WHAT TO DO:
Write each line out again exactly as written.
____ DATA SECTION
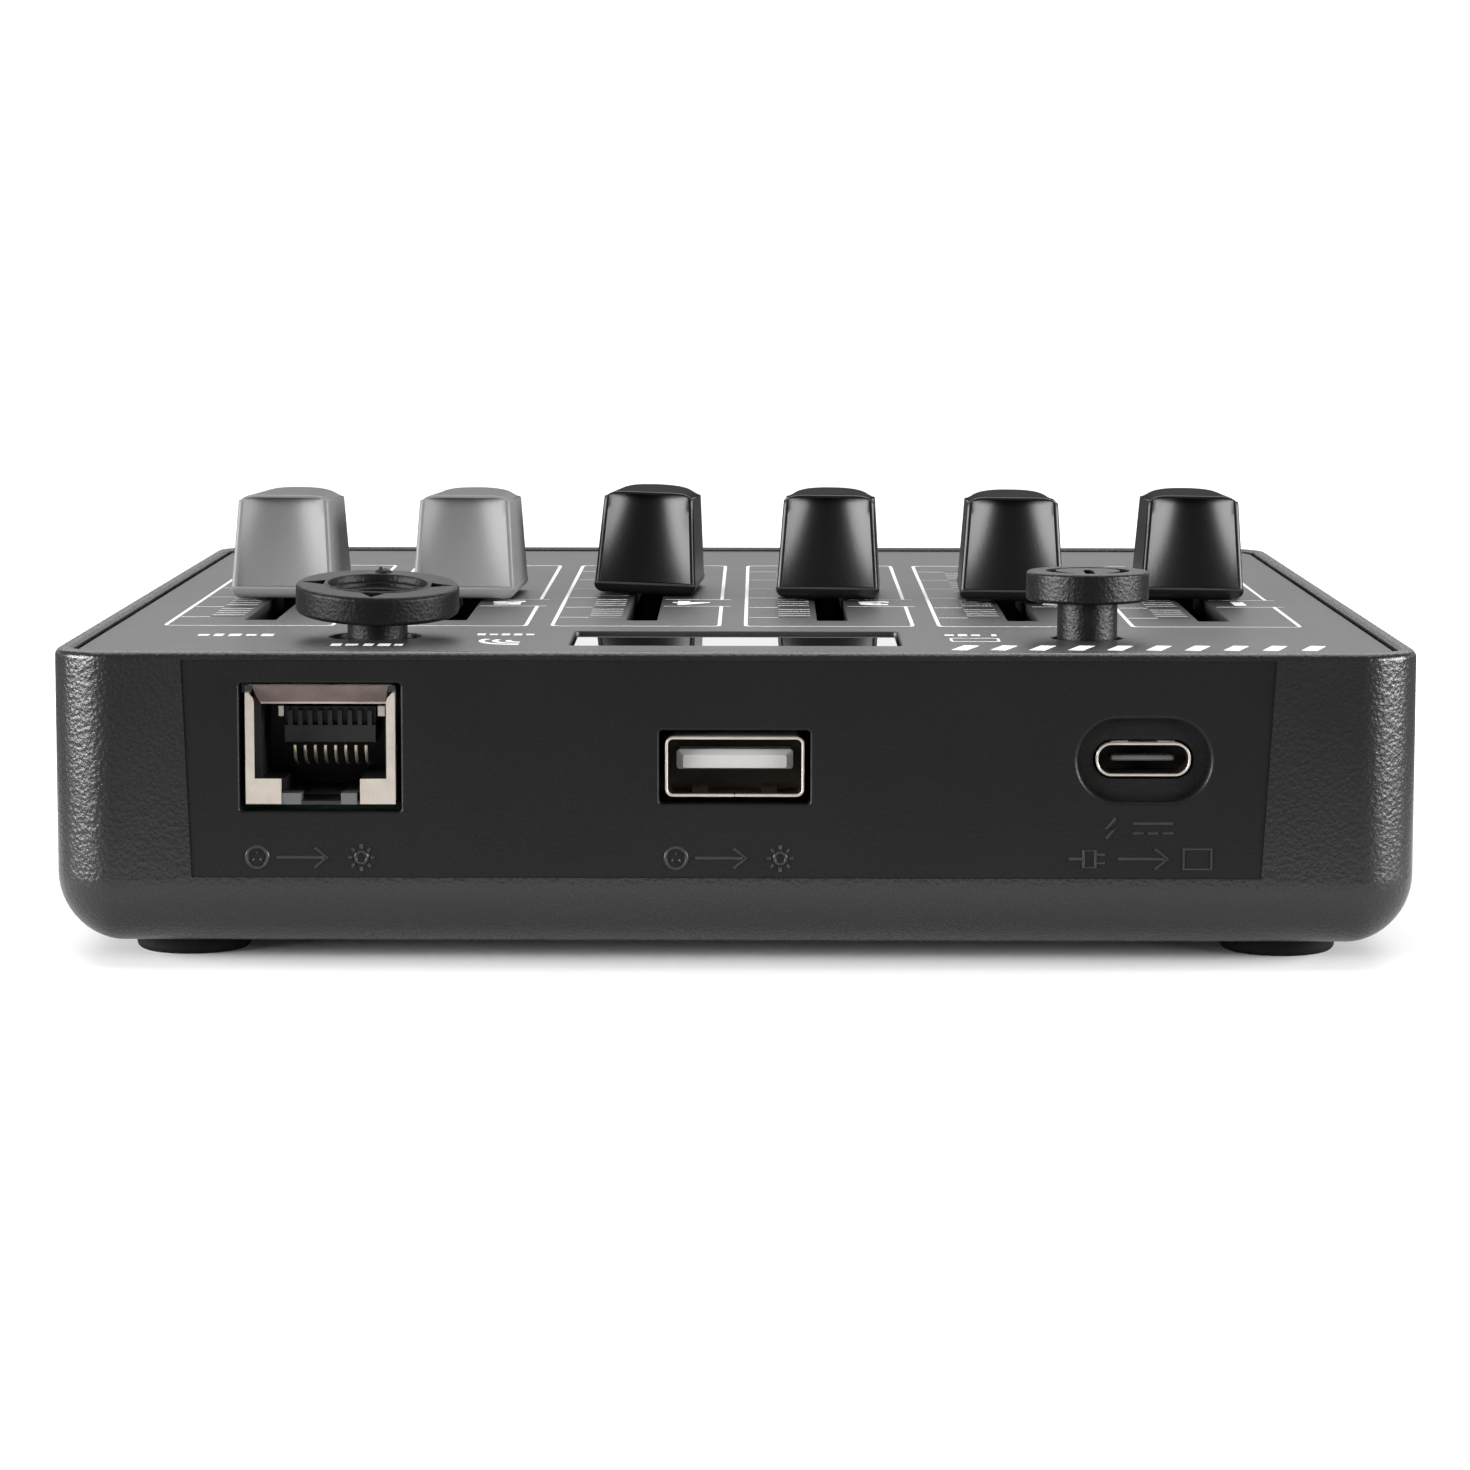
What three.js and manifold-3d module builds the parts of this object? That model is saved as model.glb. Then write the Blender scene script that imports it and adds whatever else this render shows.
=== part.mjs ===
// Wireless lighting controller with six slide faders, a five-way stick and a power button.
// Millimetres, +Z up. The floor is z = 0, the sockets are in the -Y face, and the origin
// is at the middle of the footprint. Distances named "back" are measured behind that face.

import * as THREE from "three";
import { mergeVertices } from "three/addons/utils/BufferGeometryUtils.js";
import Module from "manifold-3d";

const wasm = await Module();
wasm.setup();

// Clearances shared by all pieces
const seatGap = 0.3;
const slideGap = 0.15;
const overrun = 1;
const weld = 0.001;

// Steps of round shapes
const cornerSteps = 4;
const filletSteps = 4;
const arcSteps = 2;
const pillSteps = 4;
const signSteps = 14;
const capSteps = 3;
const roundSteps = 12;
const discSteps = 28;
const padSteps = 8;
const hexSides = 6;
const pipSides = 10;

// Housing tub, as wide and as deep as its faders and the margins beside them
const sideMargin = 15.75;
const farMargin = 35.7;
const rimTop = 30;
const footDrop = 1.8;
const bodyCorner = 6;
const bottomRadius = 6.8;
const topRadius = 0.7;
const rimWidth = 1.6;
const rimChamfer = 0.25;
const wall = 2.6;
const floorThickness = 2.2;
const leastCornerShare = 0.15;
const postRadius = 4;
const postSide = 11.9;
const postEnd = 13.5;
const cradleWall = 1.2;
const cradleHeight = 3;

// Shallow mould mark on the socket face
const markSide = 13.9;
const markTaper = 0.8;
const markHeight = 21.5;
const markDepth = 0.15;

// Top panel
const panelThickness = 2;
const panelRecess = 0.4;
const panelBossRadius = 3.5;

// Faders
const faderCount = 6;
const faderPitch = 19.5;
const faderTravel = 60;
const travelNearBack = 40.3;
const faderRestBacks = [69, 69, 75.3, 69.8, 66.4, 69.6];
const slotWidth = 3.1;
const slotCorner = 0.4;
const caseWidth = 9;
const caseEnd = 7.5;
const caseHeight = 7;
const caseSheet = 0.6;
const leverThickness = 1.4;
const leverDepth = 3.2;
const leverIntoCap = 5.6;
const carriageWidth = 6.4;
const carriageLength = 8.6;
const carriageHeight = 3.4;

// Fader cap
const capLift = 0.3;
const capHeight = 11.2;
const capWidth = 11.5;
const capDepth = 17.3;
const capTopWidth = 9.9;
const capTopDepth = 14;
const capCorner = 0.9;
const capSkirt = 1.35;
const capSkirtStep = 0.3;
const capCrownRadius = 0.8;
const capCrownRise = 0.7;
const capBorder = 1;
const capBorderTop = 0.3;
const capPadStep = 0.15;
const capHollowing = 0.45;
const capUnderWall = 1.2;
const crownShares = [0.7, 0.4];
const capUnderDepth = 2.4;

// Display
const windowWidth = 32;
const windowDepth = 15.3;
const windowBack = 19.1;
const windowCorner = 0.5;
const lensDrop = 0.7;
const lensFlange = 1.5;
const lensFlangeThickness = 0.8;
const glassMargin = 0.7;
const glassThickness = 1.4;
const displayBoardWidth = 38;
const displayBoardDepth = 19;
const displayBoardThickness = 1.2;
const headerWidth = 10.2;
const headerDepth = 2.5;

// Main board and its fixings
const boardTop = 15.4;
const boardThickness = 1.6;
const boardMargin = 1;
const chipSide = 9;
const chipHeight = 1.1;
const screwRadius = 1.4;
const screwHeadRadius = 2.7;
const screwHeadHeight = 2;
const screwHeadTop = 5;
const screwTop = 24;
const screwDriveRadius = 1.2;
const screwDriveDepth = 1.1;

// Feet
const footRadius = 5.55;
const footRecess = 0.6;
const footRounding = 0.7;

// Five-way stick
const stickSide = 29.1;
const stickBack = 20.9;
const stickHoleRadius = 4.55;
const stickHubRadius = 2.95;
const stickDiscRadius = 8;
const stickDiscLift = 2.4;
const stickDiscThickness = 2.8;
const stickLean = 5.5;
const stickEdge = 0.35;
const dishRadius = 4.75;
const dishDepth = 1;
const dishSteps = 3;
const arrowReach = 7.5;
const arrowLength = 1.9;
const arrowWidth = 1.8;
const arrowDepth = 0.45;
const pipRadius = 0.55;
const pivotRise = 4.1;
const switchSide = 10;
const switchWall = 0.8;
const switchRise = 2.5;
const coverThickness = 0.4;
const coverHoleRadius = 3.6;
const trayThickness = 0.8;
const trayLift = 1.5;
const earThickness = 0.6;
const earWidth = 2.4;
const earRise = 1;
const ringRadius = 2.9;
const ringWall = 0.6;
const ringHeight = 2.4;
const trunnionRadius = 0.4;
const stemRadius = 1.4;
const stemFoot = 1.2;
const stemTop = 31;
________
TASK OUTPUT:
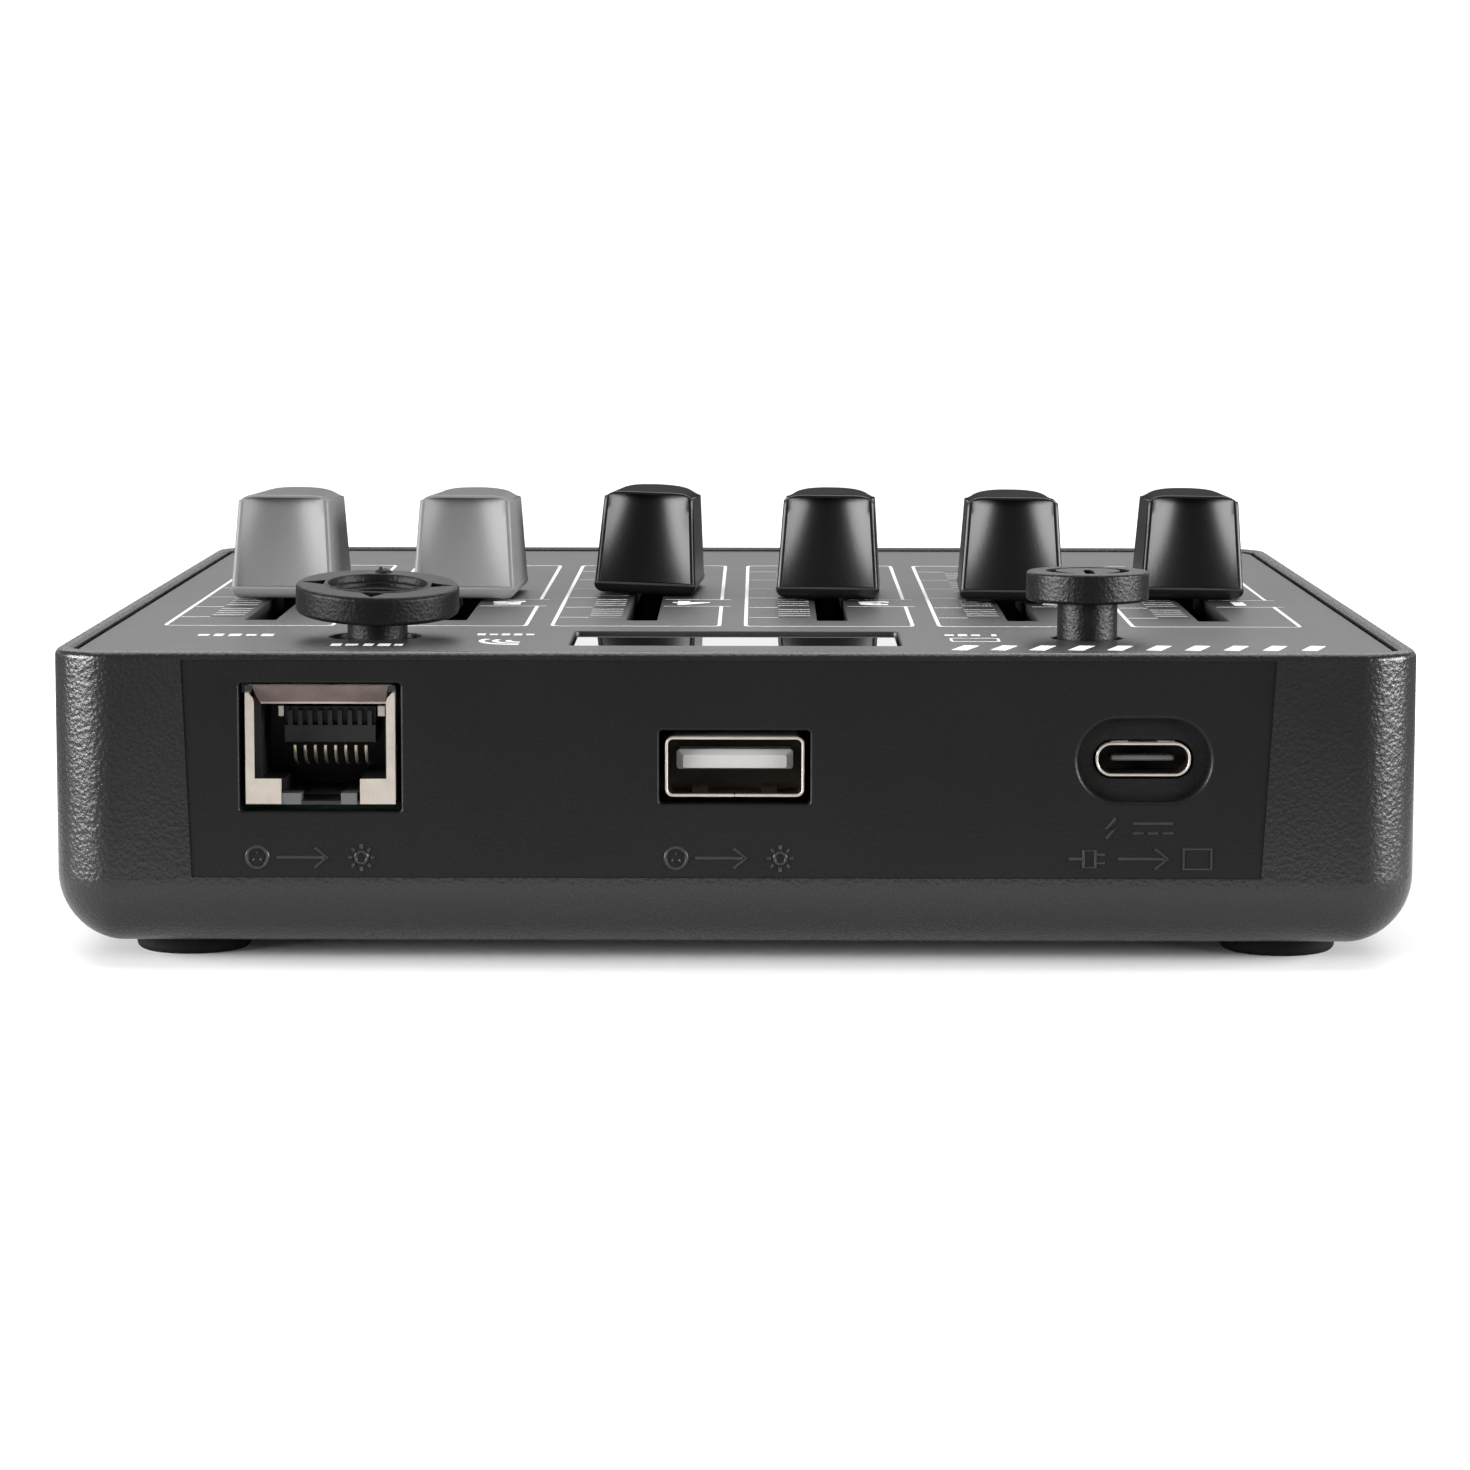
What three.js and manifold-3d module builds the parts of this object? That model is saved as model.glb. Then write the Blender scene script that imports it and adds whatever else this render shows.
=== part.mjs ===
// Wireless lighting controller with six slide faders, a five-way stick and a power button.
// Millimetres, +Z up. The floor is z = 0, the sockets are in the -Y face, and the origin
// is at the middle of the footprint. Distances named "back" are measured behind that face.

import * as THREE from "three";
import { mergeVertices } from "three/addons/utils/BufferGeometryUtils.js";
import Module from "manifold-3d";

const wasm = await Module();
wasm.setup();

// Clearances shared by all pieces
const seatGap = 0.3;
const slideGap = 0.15;
const overrun = 1;
const weld = 0.001;

// Steps of round shapes
const cornerSteps = 4;
const filletSteps = 4;
const arcSteps = 2;
const pillSteps = 4;
const signSteps = 14;
const capSteps = 3;
const roundSteps = 12;
const discSteps = 28;
const padSteps = 8;
const hexSides = 6;
const pipSides = 10;

// Housing tub, as wide and as deep as its faders and the margins beside them
const sideMargin = 15.75;
const farMargin = 35.7;
const rimTop = 30;
const footDrop = 1.8;
const bodyCorner = 6;
const bottomRadius = 6.8;
const topRadius = 0.7;
const rimWidth = 1.6;
const rimChamfer = 0.25;
const wall = 2.6;
const floorThickness = 2.2;
const leastCornerShare = 0.15;
const postRadius = 4;
const postSide = 11.9;
const postEnd = 13.5;
const cradleWall = 1.2;
const cradleHeight = 3;

// Shallow mould mark on the socket face
const markSide = 13.9;
const markTaper = 0.8;
const markHeight = 21.5;
const markDepth = 0.15;

// Top panel
const panelThickness = 2;
const panelRecess = 0.4;
const panelBossRadius = 3.5;

// Faders
const faderCount = 6;
const faderPitch = 19.5;
const faderTravel = 60;
const travelNearBack = 40.3;
const faderRestBacks = [69, 69, 75.3, 69.8, 66.4, 69.6];
const slotWidth = 3.1;
const slotCorner = 0.4;
const caseWidth = 9;
const caseEnd = 7.5;
const caseHeight = 7;
const caseSheet = 0.6;
const leverThickness = 1.4;
const leverDepth = 3.2;
const leverIntoCap = 5.6;
const carriageWidth = 6.4;
const carriageLength = 8.6;
const carriageHeight = 3.4;

// Fader cap
const capLift = 0.3;
const capHeight = 11.2;
const capWidth = 11.5;
const capDepth = 17.3;
const capTopWidth = 9.9;
const capTopDepth = 14;
const capCorner = 0.9;
const capSkirt = 1.35;
const capSkirtStep = 0.3;
const capCrownRadius = 0.8;
const capCrownRise = 0.7;
const capBorder = 1;
const capBorderTop = 0.3;
const capPadStep = 0.15;
const capHollowing = 0.45;
const capUnderWall = 1.2;
const crownShares = [0.7, 0.4];
const capUnderDepth = 2.4;

// Display
const windowWidth = 32;
const windowDepth = 15.3;
const windowBack = 19.1;
const windowCorner = 0.5;
const lensDrop = 0.7;
const lensFlange = 1.5;
const lensFlangeThickness = 0.8;
const glassMargin = 0.7;
const glassThickness = 1.4;
const displayBoardWidth = 38;
const displayBoardDepth = 19;
const displayBoardThickness = 1.2;
const headerWidth = 10.2;
const headerDepth = 2.5;

// Main board and its fixings
const boardTop = 15.4;
const boardThickness = 1.6;
const boardMargin = 1;
const chipSide = 9;
const chipHeight = 1.1;
const screwRadius = 1.4;
const screwHeadRadius = 2.7;
const screwHeadHeight = 2;
const screwHeadTop = 5;
const screwTop = 24;
const screwDriveRadius = 1.2;
const screwDriveDepth = 1.1;

// Feet
const footRadius = 5.55;
const footRecess = 0.6;
const footRounding = 0.7;

// Five-way stick
const stickSide = 29.1;
const stickBack = 20.9;
const stickHoleRadius = 4.55;
const stickHubRadius = 2.95;
const stickDiscRadius = 8;
const stickDiscLift = 2.4;
const stickDiscThickness = 2.8;
const stickLean = 5.5;
const stickEdge = 0.35;
const dishRadius = 4.75;
const dishDepth = 1;
const dishSteps = 3;
const arrowReach = 7.5;
const arrowLength = 1.9;
const arrowWidth = 1.8;
const arrowDepth = 0.45;
const pipRadius = 0.55;
const pivotRise = 4.1;
const switchSide = 10;
const switchWall = 0.8;
const switchRise = 2.5;
const coverThickness = 0.4;
const coverHoleRadius = 3.6;
const trayThickness = 0.8;
const trayLift = 1.5;
const earThickness = 0.6;
const earWidth = 2.4;
const earRise = 1;
const ringRadius = 2.9;
const ringWall = 0.6;
const ringHeight = 2.4;
const trunnionRadius = 0.4;
const stemRadius = 1.4;
const stemFoot = 1.2;
const stemTop = 31;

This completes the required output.